Recipe Difficulty Rating
The model rates by ingredient count. A 5-ingredient beef wellington shouldn't be Easy. The optimizer learns to read technique, not just lists.
Meeting Action Items
'Someone should fix that' is not an action item. 'I'll handle it by Friday' is. The optimizer learns the linguistic signals of genuine commitment.
Commit Log → Changelog
'Fixed null check in session middleware' is not a changelog entry. The optimizer learns to translate technical cause into user impact.
Benchmarks
Standard research benchmarks — useful for measuring optimizer performance with ground-truth labels and comparing across runs.
BoolQ
Binary yes/no question answering. Good starting point.
GSM8K
Grade school math word problems. Tests multi-step reasoning.
BBH
27 challenging reasoning subtasks from Big-Bench Hard.
HotPotQA
Multi-hop QA requiring reasoning over multiple documents.
ARC-Challenge
Science multiple-choice questions from AI2 Reasoning Challenge.
AIME
Competition mathematics. The hardest benchmark in this set.

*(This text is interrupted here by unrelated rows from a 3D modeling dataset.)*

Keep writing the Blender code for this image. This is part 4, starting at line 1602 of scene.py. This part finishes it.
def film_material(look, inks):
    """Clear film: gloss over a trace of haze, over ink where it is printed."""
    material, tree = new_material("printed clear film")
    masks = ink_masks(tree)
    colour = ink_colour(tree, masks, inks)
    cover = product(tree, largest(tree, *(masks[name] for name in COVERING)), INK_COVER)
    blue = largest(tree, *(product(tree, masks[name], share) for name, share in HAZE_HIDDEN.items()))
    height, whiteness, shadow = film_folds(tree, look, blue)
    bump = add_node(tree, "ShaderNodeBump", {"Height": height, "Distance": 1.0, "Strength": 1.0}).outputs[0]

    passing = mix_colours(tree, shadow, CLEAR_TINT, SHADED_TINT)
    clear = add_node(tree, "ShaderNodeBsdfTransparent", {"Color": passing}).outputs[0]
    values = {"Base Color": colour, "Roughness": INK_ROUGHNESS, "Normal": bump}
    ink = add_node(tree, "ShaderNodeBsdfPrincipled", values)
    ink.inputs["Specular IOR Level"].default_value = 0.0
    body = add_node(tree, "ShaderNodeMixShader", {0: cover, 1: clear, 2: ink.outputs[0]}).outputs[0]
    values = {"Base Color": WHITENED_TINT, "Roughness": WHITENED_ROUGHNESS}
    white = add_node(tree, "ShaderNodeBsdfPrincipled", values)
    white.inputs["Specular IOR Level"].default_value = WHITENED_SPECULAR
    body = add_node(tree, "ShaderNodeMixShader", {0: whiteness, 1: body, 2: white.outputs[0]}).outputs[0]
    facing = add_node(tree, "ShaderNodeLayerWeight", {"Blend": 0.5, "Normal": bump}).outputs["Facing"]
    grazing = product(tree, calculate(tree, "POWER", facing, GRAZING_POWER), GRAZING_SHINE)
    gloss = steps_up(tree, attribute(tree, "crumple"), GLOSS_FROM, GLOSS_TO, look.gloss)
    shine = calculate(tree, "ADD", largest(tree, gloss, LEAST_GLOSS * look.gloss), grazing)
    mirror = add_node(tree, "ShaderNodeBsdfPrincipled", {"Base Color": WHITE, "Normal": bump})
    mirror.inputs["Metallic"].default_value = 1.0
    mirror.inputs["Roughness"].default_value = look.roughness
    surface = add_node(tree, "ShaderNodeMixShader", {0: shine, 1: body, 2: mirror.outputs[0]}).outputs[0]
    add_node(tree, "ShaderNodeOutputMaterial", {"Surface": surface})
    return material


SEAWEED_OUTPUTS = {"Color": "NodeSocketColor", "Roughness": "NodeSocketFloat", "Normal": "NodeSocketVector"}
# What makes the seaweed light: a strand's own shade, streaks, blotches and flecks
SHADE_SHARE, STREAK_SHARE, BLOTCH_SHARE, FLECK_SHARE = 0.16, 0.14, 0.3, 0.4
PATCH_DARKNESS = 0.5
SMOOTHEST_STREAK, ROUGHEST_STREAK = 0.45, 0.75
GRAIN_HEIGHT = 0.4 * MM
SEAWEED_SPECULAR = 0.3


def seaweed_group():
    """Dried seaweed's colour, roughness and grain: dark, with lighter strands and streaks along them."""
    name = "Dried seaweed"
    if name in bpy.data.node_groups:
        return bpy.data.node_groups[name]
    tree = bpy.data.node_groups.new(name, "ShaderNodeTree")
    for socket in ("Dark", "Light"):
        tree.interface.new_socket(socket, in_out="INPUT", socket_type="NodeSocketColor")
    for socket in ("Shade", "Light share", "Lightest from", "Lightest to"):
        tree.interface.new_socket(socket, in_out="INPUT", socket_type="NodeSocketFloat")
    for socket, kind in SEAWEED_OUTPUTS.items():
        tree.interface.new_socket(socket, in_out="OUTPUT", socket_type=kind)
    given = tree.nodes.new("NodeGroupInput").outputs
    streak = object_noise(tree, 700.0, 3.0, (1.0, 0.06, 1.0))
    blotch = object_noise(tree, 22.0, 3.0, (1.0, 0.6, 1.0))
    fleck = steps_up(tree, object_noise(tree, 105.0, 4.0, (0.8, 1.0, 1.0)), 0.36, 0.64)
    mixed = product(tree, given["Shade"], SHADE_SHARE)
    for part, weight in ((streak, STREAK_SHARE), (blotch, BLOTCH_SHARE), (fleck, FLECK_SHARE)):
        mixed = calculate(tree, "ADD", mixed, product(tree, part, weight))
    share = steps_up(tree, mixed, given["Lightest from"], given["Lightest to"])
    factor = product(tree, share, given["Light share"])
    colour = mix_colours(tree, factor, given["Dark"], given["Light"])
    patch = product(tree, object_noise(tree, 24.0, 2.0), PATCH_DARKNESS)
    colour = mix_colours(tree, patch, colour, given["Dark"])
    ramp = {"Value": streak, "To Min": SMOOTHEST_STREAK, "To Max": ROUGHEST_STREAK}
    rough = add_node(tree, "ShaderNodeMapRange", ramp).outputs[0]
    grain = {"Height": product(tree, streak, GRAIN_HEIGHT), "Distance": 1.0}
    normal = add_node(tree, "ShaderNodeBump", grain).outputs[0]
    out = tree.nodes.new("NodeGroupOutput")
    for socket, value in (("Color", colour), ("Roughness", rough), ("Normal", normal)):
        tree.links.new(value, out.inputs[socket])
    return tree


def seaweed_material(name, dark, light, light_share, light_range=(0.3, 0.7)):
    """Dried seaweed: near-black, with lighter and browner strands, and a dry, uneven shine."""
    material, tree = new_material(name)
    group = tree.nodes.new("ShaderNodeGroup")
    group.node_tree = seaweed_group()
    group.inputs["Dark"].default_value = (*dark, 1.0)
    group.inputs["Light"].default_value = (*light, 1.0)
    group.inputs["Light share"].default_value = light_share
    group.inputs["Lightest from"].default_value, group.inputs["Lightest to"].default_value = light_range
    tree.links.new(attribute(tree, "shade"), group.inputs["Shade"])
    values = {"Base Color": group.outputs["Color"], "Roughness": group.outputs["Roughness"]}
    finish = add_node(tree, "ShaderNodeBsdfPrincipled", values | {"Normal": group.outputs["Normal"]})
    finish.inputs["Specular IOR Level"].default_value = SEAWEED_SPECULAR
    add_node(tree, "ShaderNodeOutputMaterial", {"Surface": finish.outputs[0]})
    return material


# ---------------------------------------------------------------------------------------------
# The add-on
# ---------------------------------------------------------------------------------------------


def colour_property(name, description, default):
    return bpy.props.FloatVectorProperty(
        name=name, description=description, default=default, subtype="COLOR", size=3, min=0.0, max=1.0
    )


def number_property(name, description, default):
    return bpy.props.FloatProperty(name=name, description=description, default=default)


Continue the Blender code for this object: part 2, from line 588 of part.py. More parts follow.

Which Optimizer for Which Task?
| Task type | Recommended optimizer | Why |
|---|---|---|
| Classification with a systematic bias | ContraPromptOptimizer | Contrastive mining finds what separates correct from incorrect |
| Open-ended generation quality | PromptGradOptimizer | Batch gradient analysis handles rubric-based metrics better |
| Extraction with subtle ownership/attribution | PromptGradOptimizer | Accumulates rules across many failure examples |
| Translation between registers (technical→user) | ContraPromptOptimizer | Clear contrastive pairs exist between good and bad output |
Both optimizers accept the same interface — you can swap them without changing your metric or examples.